What worries me is that in the future we will have to make one of two radical choices: to deny all that we see in media, to consider it exclusively the province of lies created by AI algorithms, or to dogmatically accept whatever is placed in front of us by the digital control, which is constantly modulating and contorting itself to be a mirror for us to find ourselves within its grasp. Neither seems tenable to me, because we have to somehow create a reality on our terms and to then be able to share that as a society if we are to persist at all -- that means we cannot reject all authenticity in media, it has to exist somewhere. But at the same time, we cannot then go and accept whatever is being spontaneously spewed out by this system, because increasingly it is becoming a fluid field of insanity that erodes life itself via its bottomless pit of replacement images that have the possibility of erasing the previous reality that we thought we lived in.

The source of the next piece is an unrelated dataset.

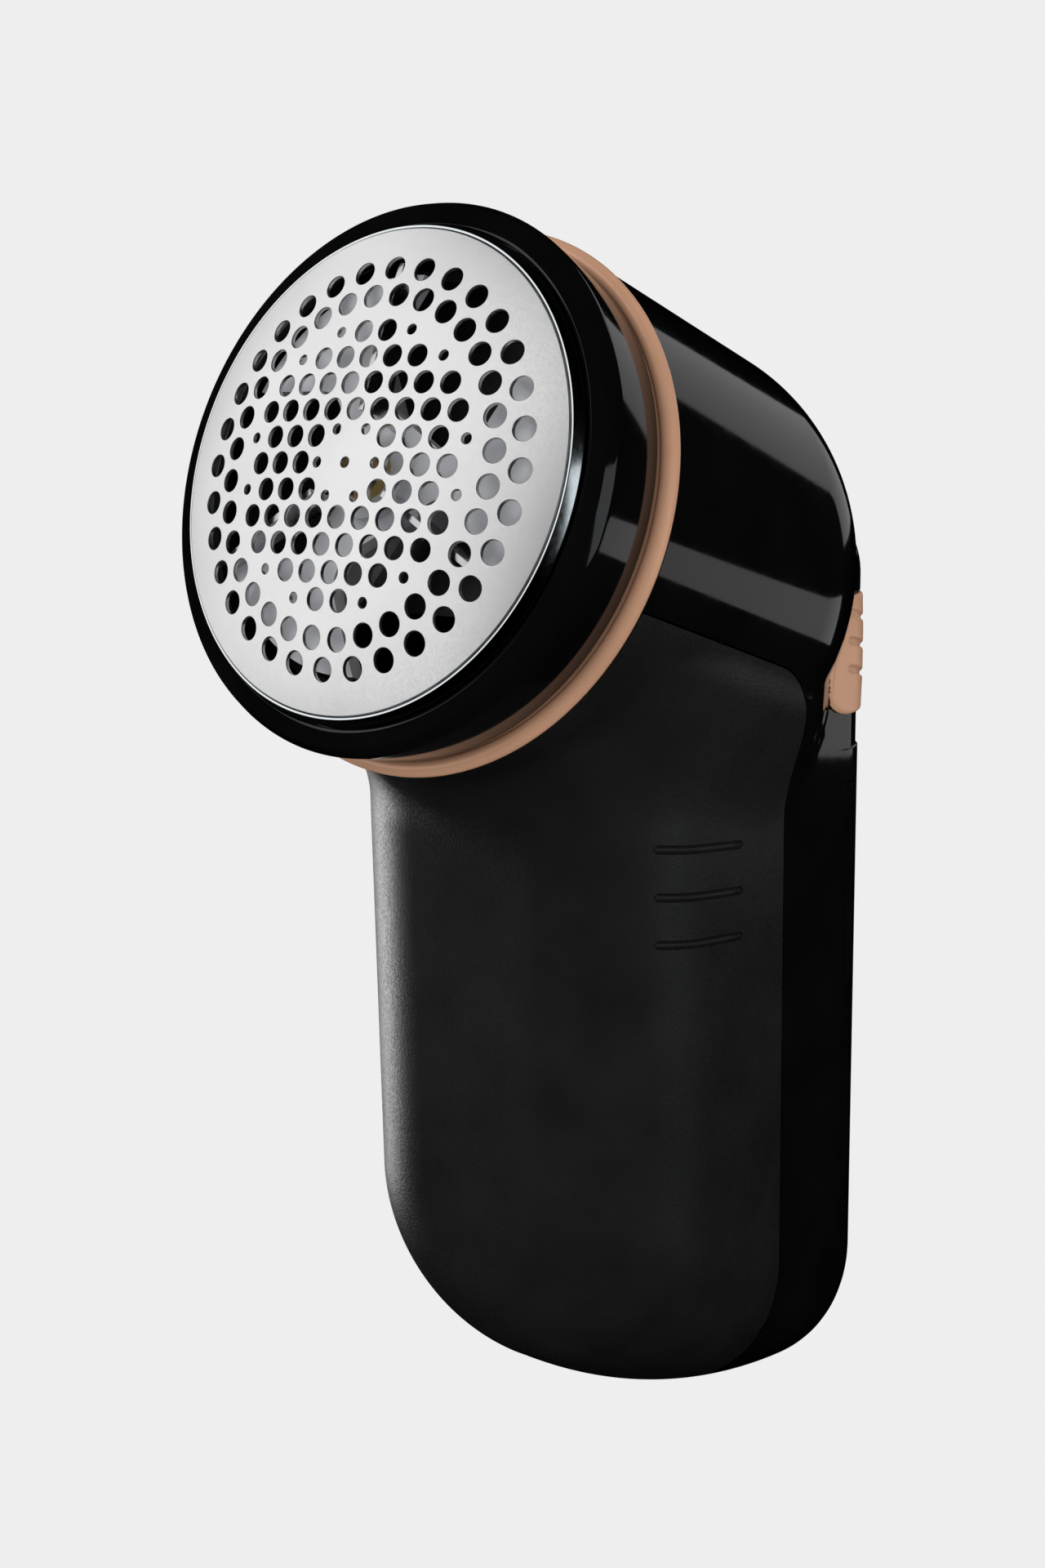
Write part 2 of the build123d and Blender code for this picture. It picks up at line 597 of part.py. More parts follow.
# ---------------------------------------------------------------- battery bay
BAY_HALF = 15.4
BAY_FRONT = PARTING_Y + PARTITION + 0.2
with BuildPart() as battery_cradle:
    with Locations((0, BAY_FRONT + 0.5, (BAY_FLOOR_Z + 78) / 2)):
        Box(2 * BAY_HALF, 1.0, 78 - BAY_FLOOR_Z)
    with Locations((0, BAY_FRONT + 8, BAY_ROOF_Z + 0.9 + CONTACT)):
        Box(2 * BAY_HALF, 16, 1.4)
    with Locations((0, BAY_FRONT + 7.5, BAY_FLOOR_Z - 0.7)):
        Box(2 * 14.0, 15, 1.4)
    with Locations((0, BAY_FRONT + 2.5, (BAY_FLOOR_Z + BAY_ROOF_Z) / 2)):
        Box(0.8, 4, BAY_ROOF_Z - BAY_FLOOR_Z + 1.2)
    # post that carries the switch
    with Locations((12.0, BUTTON_Y - 1.2, (BAY_ROOF_Z + 1.0 + SWITCH_BASE_Z) / 2)):
        Box(6.0, 6.0, SWITCH_BASE_Z - BAY_ROOF_Z - 1.0)
    with Locations(Plane(origin=(0, BAY_FRONT + 1.0, 75), x_dir=(1, 0, 0), z_dir=(0, 1, 0))):
        with Locations((-12, 0), (12, 0)):
            Hole(1.15, depth=2)
save(battery_cradle.part, "battery_cradle")

with BuildPart() as cradle_screws:
    for x in (-12, 12):
        with BuildSketch(Plane(origin=(x, BAY_FRONT + 1.0, 75), x_dir=(1, 0, 0), z_dir=(0, 1, 0))):
            Circle(2.0)
        extrude(amount=1.1)
        with BuildSketch(Plane(origin=(x, BAY_FRONT + 1.0, 75), x_dir=(1, 0, 0), z_dir=(0, 1, 0))):
            Circle(1.05)
        extrude(amount=-2.2)
save(cradle_screws.part, "cradle_screws")

with BuildPart() as contact_bridge:
    with Locations((0, CELL_Y, BAY_FLOOR_Z + CONTACT / 2)):
        Box(26, 9, CONTACT)
save(contact_bridge.part, "contact_bridge")

with BuildPart() as contact_plates:
    for x in (-CELL_X, CELL_X):
        with Locations((x, CELL_Y, BAY_ROOF_Z + CONTACT / 2 + 0.2)):
            Box(9, 9, CONTACT)
save(contact_plates.part, "contact_plates")

SPRING_HEIGHT = 3.2
for name, x, base in (("bridge_spring", CELL_X, BAY_FLOOR_Z + CONTACT + 0.4),
                      ("plate_spring", -CELL_X, BAY_ROOF_Z - SPRING_HEIGHT - 0.2)):
    with BuildPart() as contact_spring:
        coil = Helix(pitch=1.0, height=SPRING_HEIGHT, radius=3.2, center=(x, CELL_Y, base))
        with BuildSketch(Plane(origin=coil @ 0, z_dir=coil % 0)):
            Circle(0.32)
        sweep(path=coil, is_frenet=True)
    save(contact_spring.part, name)

for name, x, base, upright in (("cell_left", -CELL_X, BAY_FLOOR_Z + CONTACT + 0.05, -1),
                               ("cell_right", CELL_X, BAY_ROOF_Z + 0.15, 1)):
    # base is where the positive nub touches its contact; the can hangs from there
    with BuildPart() as cell:
        nub = Plane(origin=(x, CELL_Y, base), x_dir=(1, 0, 0), z_dir=(0, 0, -upright))
        with BuildSketch(nub):
            Circle(2.6)
        extrude(amount=CELL_NUB)
        with BuildSketch(nub.offset(CELL_NUB)):
            Circle(CELL_RADIUS)
        extrude(amount=CELL_LENGTH)
        fillet(cell.edges().filter_by(GeomType.CIRCLE).sort_by(SortBy.RADIUS)[-2:], 0.6)
    save(cell.part, name)

LEAD_RADIUS = 0.55
LEADS = {
    "lead_battery": ((CELL_X, CELL_Y, BAY_ROOF_Z + 2.4), (CELL_X, CELL_Y - 1.5, 75), (5.0, CELL_Y - 1.0, 82),
                     (4.2, SWITCH_Y, SWITCH_Z - 6.5), (6.2, SWITCH_Y, SWITCH_Z - 4.7)),
    "lead_motor": ((6.2, SWITCH_Y, SWITCH_Z + 0.4), (4.0, SWITCH_Y - 1.0, SWITCH_Z + 2.5),
                   (3.5, 21.5, 100.5), (6.5, 17.0, 104.5), (6.5, 14.2, 106.2)),
}
for name, route in LEADS.items():
    with BuildPart() as lead:
        with BuildLine() as path:
            FilletPolyline(*route, radius=1.4)
        with BuildSketch(Plane(origin=path.line @ 0, z_dir=path.line % 0)):
            Circle(LEAD_RADIUS)
        sweep(path=path.line)
    save(lead.part, name)
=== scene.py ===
"""Fabric shaver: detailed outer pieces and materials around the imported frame.

Shapes are worked out in millimetres, in the frame's own axes, and scaled to metres as each mesh is made.
"""
import json
from math import atan2, cos, hypot, pi, radians, sin, sqrt

import bpy
import numpy as np
from mathutils import Matrix, Vector
from mathutils.geometry import delaunay_2d_cdt


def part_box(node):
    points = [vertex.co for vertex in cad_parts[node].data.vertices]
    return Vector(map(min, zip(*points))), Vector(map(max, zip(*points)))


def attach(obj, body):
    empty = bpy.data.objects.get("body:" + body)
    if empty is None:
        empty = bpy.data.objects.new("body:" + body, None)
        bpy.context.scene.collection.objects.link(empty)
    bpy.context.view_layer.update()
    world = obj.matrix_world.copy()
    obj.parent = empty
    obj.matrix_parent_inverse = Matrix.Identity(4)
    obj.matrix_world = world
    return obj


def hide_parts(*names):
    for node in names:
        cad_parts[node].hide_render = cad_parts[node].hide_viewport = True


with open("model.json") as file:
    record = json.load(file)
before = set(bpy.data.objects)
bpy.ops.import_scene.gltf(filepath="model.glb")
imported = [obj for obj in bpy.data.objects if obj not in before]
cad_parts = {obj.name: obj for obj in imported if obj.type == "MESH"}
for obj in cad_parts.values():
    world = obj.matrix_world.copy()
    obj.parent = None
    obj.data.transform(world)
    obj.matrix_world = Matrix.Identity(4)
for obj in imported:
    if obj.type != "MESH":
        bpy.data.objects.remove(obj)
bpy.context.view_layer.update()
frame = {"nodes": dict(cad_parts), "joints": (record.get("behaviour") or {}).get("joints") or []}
MM = 0.001
FAR = 60                               # beyond the form on every side
UNDER = -10                            # below its foot

# ---------------------------------------------------------------- places read from the frame
joints = {joint["name"]: joint for joint in frame["joints"]}
HEAD = np.array(joints["rotor_spin"]["pos_m"]) / MM
AXIS = np.array(joints["rotor_spin"]["axis"])
ACROSS = np.array((1.0, 0.0, 0.0))
UP = np.cross(ACROSS, AXIS) * -1
SLOPE = AXIS[2] / -AXIS[1]             # rise per millimetre towards the front


def reach(node, side, index):
    """A CAD node's extent in millimetres: side 0 is the low corner, 1 the high one."""
    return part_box(node)[side][index] / MM


BACK_Y = reach("battery_door", 1, 1)
HALF_WIDTH = reach("battery_door", 1, 0)
DOOR_TOP = reach("battery_door", 1, 2)
DOOR_SIDE = reach("battery_door", 0, 1)
PARTING = reach("lint_container", 1, 1)
NECK_RADIUS = reach("main_housing", 1, 0)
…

What has become very important to me is that film represents an 'outside' from what's within my head, that it is an objective correlate to my subjective experience, so that it brings me beyond my assumptions and biases and forces me to transcend what I previously thought was a complete understanding -- this process of expansion and enrichment, where cinema adds to the growing authenticity of the world with its variety of images, like how The Forbidden Files clarifies the mystery of how we relate to a certain mode of presentation, that nuanced complication is what I value, that is why I am writing about film.

But right now we are seeing the seeds of a world to come, where the image not only has no direct relation to any physical process of the creation of art, it also seeks to mold the non-art world into a flattened singular digital aesthetic of smooth surfaces and gradually ratcheted derangement, as facts lose their moorings and history becomes a playground for AI inputs to imagine an alternative -- this isn't expansion and enrichment, it is an imperial takeover of a system consolidating its hold over a competitor. I hope to God that it does not succeed.